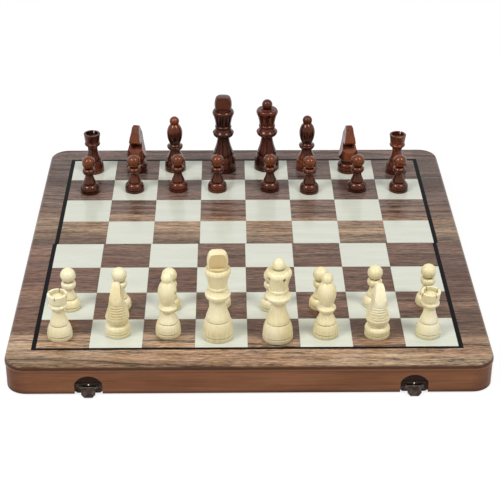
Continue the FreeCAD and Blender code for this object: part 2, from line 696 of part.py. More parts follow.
def foot_steps(foot):
    """The foot that all the men share, from the axis at the ground to the top of the neck."""
    ease = BASE_EASE
    seam = (foot.base_r - DISC_GROOVE, foot.disc)
    widest = (foot.base_r - ease / 2, foot.disc + SWELL_RISE)
    top = (foot.step_r + STEP_GROOVE, foot.swell_top)
    groove = (foot.step_r - STEP_GROOVE, foot.swell_top + ease)
    step = (foot.step_r, foot.bell_top)
    return [
        (0.0, 0.0),
        (foot.base_r - ease, 0.0),
        (foot.base_r, ease),
        (foot.base_r, foot.disc - ease),
        seam,
        bowed(seam, widest, SWELL_UNDER_BOW),
        bowed(widest, top, foot.swell_bow),
        groove,
        bowed(groove, step, STEP_BOW),
    ] + ogee(step, (foot.neck_r, foot.neck_top))


def ball_steps(z, radius, sink):
    """A ball that sits sunk a little in whatever carries it at height z."""
    centre = z - sink + radius
    neck = math.sqrt(radius * radius - (radius - sink) ** 2)
    return [(neck, z), ((radius, centre), (0.0, centre + radius))]


def bead_steps(z, height, inner_r, outer_r, top_r, widest=BEAD_WIDEST):
    """A rounded ring from inner_r at z out to outer_r, at a share of its height, and back to top_r."""
    belly, top = z + height * widest, z + height
    (out, up), (back, over) = BEAD_UNDER, BEAD_OVER
    return [
        (inner_r, z),
        ((inner_r + (outer_r - inner_r) * out, z + (belly - z) * up), (outer_r, belly)),
        ((top_r + (outer_r - top_r) * back, belly + (top - belly) * over), (top_r, top)),
    ]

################

GIVEN INSTRUCTION
Extract each line of the listing above, copying it word for word.

FULL RESPONSE
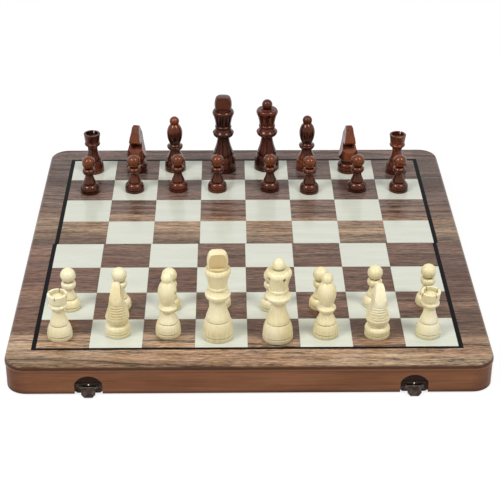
Continue the FreeCAD and Blender code for this object: part 2, from line 696 of part.py. More parts follow.
def foot_steps(foot):
    """The foot that all the men share, from the axis at the ground to the top of the neck."""
    ease = BASE_EASE
    seam = (foot.base_r - DISC_GROOVE, foot.disc)
    widest = (foot.base_r - ease / 2, foot.disc + SWELL_RISE)
    top = (foot.step_r + STEP_GROOVE, foot.swell_top)
    groove = (foot.step_r - STEP_GROOVE, foot.swell_top + ease)
    step = (foot.step_r, foot.bell_top)
    return [
        (0.0, 0.0),
        (foot.base_r - ease, 0.0),
        (foot.base_r, ease),
        (foot.base_r, foot.disc - ease),
        seam,
        bowed(seam, widest, SWELL_UNDER_BOW),
        bowed(widest, top, foot.swell_bow),
        groove,
        bowed(groove, step, STEP_BOW),
    ] + ogee(step, (foot.neck_r, foot.neck_top))


def ball_steps(z, radius, sink):
    """A ball that sits sunk a little in whatever carries it at height z."""
    centre = z - sink + radius
    neck = math.sqrt(radius * radius - (radius - sink) ** 2)
    return [(neck, z), ((radius, centre), (0.0, centre + radius))]


def bead_steps(z, height, inner_r, outer_r, top_r, widest=BEAD_WIDEST):
    """A rounded ring from inner_r at z out to outer_r, at a share of its height, and back to top_r."""
    belly, top = z + height * widest, z + height
    (out, up), (back, over) = BEAD_UNDER, BEAD_OVER
    return [
        (inner_r, z),
        ((inner_r + (outer_r - inner_r) * out, z + (belly - z) * up), (outer_r, belly)),
        ((top_r + (outer_r - top_r) * back, belly + (top - belly) * over), (top_r, top)),
    ]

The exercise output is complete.